Wednesday, August 31, 2022

Root Cause of Korea’s Division

  • Kim Hoon 
  • Source: Al Mayadeen English

Since the first days of its occupation of half of the Korean peninsula, the US has egged south Korea on to oppose north Korea and doggedly hampered the peaceful and independent reunification of Korea.

Seventy years have passed since Korea was divided into north and south.

During this period the Korean nation has experienced innumerable miseries and sufferings.

The Korean nation had lived as a homogeneous nation on the same land for 5 000 years before it was divided in modern times. Its division is one of the worst tragedies in the contemporary world. 

Who, then, caused this tragedy, and what is the obstacle to Korea’s reunification?

Who Divided Korea?

It is the US that divided the Korean nation.

The US thrust its aggressive claws into Korea in the mid-19th century. The situation created after the end of the Second World War provided it with a golden chance for realizing its insidious design for Korea. 

Korea, which had been under Japan’s military occupation (1905-1945), should have become an independent sovereign state when the Second World War was brought to a close and Japan was defeated.

However, the US, regarding Korea as an important strategic point for gaining hegemony in Asia and other parts of the world, unilaterally proclaimed out that it would exercise control over Korea south of the 38th parallel of the north latitude. On September 8, 1945, nearly one month after Japan’s unconditional surrender (August 15, 1945), the US troops landed on the southern part of Korea in the guise of “liberators”.

As a result, Korea, neither a war criminal state nor a defeated one, was divided into two parts and its tragedy of national division started.

The line along the 38th parallel bisecting the Korean peninsula was a demarcation line invented by the US at its discretion. The allied nations had made no agreement with regard to the line. The invention of the line was a flagrant violation of previous international agreements on the Korean issue.

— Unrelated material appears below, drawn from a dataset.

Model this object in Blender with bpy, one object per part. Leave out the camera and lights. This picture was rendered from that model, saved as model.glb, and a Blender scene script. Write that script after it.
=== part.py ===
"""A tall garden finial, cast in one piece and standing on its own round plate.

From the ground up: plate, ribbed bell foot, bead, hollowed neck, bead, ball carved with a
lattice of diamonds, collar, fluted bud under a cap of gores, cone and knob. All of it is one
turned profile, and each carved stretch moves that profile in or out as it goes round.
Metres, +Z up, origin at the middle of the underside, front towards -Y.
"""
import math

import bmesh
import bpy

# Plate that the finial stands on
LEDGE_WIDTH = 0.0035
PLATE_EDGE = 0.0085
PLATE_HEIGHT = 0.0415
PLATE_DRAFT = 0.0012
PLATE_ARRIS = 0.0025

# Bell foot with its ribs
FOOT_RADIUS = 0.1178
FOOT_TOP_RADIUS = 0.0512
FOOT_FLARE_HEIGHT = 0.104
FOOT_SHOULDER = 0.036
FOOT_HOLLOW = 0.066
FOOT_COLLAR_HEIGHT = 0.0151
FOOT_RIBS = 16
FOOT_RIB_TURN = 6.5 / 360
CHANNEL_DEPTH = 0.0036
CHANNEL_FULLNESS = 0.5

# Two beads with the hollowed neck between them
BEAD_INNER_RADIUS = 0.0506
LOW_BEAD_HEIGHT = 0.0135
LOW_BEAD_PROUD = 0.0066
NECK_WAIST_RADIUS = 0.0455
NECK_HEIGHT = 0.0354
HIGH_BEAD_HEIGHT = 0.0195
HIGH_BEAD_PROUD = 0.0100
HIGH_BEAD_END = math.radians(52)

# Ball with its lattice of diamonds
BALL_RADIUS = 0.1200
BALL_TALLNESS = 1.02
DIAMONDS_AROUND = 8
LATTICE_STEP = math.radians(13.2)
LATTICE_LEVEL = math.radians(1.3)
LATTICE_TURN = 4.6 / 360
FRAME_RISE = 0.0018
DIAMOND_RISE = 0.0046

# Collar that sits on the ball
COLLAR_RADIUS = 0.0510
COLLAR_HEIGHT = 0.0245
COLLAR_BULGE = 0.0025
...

The then US President Harry Truman confessed: The issue of defining the 38th parallel as the demarcation line to divide Korea has never been discussed among the Allies; it was what the US proposed as a practical solution to solve the Korean issue when the war machines of Japan had been suddenly collapsed.

If the US did not think out the 38th parallel or if it did not conquer half of Korea, there would have been no reason for the country to be divided.

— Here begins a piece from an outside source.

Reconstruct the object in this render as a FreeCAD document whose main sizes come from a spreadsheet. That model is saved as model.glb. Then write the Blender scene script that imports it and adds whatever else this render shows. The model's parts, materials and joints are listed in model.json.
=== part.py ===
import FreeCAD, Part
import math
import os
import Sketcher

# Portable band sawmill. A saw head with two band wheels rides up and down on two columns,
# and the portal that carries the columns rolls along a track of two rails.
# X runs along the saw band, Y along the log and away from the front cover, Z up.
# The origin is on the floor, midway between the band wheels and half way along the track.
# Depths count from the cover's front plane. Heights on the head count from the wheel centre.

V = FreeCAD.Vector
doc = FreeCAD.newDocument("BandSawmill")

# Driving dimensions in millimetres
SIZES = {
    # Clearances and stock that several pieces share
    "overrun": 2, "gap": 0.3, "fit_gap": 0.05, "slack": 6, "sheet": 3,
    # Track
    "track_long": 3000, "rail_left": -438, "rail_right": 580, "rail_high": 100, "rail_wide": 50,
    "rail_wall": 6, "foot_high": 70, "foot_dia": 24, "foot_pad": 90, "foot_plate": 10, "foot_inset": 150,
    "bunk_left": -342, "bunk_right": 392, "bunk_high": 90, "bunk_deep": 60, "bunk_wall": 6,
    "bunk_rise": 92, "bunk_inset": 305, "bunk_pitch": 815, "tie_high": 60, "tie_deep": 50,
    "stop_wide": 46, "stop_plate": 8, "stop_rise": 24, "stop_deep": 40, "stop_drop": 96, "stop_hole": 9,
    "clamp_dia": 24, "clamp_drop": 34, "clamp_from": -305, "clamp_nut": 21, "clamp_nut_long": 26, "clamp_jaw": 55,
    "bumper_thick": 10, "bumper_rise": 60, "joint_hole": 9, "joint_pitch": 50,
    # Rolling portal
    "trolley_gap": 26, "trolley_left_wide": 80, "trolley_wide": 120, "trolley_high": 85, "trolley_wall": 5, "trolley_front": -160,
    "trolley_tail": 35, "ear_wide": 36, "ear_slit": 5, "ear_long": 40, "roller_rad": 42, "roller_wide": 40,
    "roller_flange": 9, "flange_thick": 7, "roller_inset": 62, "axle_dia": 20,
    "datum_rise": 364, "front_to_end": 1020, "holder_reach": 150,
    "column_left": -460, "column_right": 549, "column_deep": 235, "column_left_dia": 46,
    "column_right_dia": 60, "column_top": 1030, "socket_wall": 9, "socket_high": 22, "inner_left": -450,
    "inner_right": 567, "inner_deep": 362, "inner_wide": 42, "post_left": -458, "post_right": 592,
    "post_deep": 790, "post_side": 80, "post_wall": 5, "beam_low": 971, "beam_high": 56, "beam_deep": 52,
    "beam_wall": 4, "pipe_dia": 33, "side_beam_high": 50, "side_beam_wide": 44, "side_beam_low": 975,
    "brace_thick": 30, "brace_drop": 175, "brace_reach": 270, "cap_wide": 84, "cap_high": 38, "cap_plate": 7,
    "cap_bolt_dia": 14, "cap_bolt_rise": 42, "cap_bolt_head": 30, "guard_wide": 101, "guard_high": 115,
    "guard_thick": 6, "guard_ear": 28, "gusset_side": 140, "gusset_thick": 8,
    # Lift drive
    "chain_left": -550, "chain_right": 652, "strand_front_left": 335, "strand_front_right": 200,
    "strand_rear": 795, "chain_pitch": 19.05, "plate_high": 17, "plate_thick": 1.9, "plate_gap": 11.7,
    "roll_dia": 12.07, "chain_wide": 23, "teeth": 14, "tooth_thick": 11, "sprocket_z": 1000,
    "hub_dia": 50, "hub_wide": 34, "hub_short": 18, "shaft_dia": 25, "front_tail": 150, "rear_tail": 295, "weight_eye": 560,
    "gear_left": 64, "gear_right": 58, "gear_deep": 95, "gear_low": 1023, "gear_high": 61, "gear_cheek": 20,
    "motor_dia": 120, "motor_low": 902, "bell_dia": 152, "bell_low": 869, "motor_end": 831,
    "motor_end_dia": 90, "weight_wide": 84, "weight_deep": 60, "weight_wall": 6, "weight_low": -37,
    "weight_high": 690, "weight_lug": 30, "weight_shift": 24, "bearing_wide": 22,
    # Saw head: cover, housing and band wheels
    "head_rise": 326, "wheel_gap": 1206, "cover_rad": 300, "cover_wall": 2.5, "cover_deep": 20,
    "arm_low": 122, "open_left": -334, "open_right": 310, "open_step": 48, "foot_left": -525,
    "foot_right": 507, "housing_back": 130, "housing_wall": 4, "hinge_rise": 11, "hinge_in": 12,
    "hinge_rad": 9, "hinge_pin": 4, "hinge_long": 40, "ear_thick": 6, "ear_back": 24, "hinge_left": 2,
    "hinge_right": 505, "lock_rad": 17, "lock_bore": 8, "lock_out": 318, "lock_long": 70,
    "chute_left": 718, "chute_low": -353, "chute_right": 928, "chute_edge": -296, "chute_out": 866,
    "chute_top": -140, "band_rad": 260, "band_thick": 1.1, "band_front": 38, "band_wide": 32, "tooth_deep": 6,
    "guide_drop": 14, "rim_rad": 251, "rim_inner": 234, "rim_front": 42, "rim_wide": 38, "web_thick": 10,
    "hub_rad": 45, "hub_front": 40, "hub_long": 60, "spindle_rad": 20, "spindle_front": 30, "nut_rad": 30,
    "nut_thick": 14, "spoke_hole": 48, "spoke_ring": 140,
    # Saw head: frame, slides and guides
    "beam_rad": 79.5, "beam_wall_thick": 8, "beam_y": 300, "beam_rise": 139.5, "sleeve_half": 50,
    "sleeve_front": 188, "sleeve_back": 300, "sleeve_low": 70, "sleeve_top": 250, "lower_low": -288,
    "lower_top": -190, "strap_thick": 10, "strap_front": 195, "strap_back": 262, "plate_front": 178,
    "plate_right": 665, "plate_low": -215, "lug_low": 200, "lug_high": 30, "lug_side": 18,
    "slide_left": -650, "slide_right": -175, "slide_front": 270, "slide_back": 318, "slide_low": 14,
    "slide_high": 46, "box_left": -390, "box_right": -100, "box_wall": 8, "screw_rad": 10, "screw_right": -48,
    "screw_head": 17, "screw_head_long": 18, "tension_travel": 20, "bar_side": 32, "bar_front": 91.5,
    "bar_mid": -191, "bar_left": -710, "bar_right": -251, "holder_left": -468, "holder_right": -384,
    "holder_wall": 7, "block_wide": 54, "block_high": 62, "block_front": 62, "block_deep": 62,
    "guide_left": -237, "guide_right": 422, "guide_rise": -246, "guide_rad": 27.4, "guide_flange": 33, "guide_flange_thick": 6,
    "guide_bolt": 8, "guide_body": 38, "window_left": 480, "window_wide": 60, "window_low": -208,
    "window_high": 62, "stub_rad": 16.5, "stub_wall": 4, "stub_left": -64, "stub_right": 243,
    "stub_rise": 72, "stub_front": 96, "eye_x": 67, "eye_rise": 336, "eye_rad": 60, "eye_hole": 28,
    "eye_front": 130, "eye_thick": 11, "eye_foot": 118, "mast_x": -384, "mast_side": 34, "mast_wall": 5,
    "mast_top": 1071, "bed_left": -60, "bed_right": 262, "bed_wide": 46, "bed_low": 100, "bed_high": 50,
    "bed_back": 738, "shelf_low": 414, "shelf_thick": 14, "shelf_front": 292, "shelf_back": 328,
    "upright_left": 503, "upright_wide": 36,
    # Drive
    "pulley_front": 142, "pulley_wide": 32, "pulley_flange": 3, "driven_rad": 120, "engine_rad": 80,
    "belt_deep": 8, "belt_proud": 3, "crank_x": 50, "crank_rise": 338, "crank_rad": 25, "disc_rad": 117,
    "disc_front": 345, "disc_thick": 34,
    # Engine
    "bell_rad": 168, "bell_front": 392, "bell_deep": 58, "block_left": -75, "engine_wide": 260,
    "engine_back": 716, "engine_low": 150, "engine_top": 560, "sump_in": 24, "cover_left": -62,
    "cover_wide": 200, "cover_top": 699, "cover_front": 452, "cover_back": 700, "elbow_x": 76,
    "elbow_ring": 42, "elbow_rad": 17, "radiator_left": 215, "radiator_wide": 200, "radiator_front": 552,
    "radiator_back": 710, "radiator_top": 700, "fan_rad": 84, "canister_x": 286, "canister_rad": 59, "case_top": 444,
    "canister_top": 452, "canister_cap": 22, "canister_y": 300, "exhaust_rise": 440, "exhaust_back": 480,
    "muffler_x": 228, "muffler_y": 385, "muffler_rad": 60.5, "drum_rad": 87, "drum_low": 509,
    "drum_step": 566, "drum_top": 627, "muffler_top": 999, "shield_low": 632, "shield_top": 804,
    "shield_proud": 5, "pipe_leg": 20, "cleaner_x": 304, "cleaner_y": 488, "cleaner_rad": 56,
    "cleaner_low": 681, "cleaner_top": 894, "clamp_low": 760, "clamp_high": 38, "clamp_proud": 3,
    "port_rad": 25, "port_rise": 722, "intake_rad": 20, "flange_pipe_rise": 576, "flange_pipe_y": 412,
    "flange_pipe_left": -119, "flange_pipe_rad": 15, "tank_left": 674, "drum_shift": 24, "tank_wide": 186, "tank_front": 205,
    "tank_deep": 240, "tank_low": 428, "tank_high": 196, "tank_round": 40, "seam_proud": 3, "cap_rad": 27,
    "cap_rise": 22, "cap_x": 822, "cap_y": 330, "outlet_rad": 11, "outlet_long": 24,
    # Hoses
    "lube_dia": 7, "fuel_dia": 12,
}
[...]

And the Korean war (1950-1953), ignited by south Korea at the instigation of the US seeking to occupy the whole of Korea and recorded as the fiercest war after the Second World War, would not have been broken out.

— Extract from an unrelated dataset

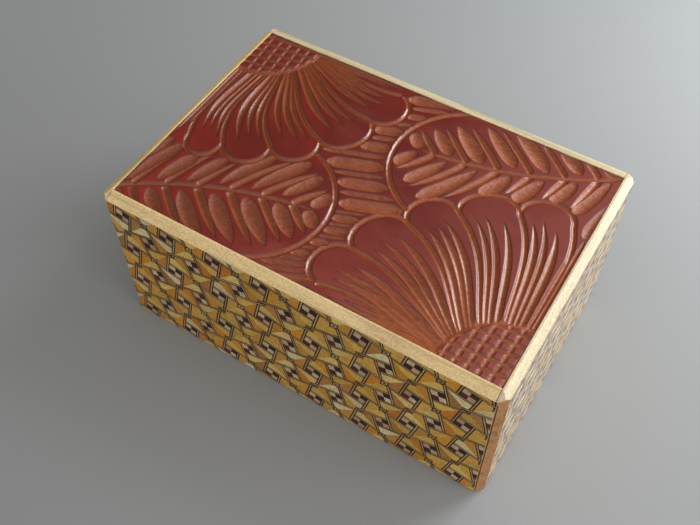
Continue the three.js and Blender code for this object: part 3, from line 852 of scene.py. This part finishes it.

Major Obstacle to Korea’s Reunification

Since the first days of its occupation of half of the Korean peninsula, the US has egged south Korea on to oppose north Korea and doggedly hampered the peaceful and independent reunification of Korea.

Over the past 70 years Korea has witnessed several events which give hope for and optimism about reunification in Korea: Early in the 1970s the historic July 4 North-South Joint Statement with the three principles of national reunification—independent and peaceful reunification and great national unity—as its main contents was announced; in 2000 an inter-Korean summit meeting was held as the first of its kind since the country’s division and the June 15 Joint Declaration was adopted with the principle of By Our Nation Itself as its gist; in 2007 the October 4 Declaration was adopted as the action program for the former declaration.

Each time the entire Korean nation became elated with the hope for reunification and the international community supported and encouraged them.

On the contrary, the US would each time aggravate the situation in the Korean peninsula and lay grave obstacles in the way of the development of north-south relations by staging frantic war games and kicking up extreme rackets to suffocate the DPRK.

It pretended to be interested in the development of inter-Korean relations and its reunification, but in fact, hindered the movement for reunification in all aspects.

A typical example is the large-scale military exercises the US and south Korea wage around the Korean peninsula.

For 46 years the US and south Korea have waged various military exercises under different code names―Freedom Bolt, Team Spirit, Key Resolve, Foal Eagle, and Ulji Freedom Guardian, starting from Focus Retina in 1969. Even nuclear-powered aircraft carriers and other nuclear strike means were involved in them.

Recently the US advanced the “tailored deterrence strategy”, a plan for a preemptive nuclear strike against north Korea, and is making desperate efforts to carry it out, putting a spoke in the wheel of inter-Korean relations and driving the situation in the Korean peninsula to the brink of war.

It is not fortuitous that south Korean mass media commented that whenever north-south relations showed signs of improvement they suffered a setback; the United States must be maneuvering at the bottom of this.

Korea’s reunification is related not merely to the destiny of the Korean nation. It has a direct bearing on the peace and security in the Korean peninsula and the rest of northeast Asia and the world.

If the US withdraws from south Korea and takes its hand off Korea, a situation decisively favorable for the peace and security of the Korean peninsula and the rest of northeast Asia, to say nothing of the reunification of the Korean nation, will be created.

The US troops must get out of south Korea at once.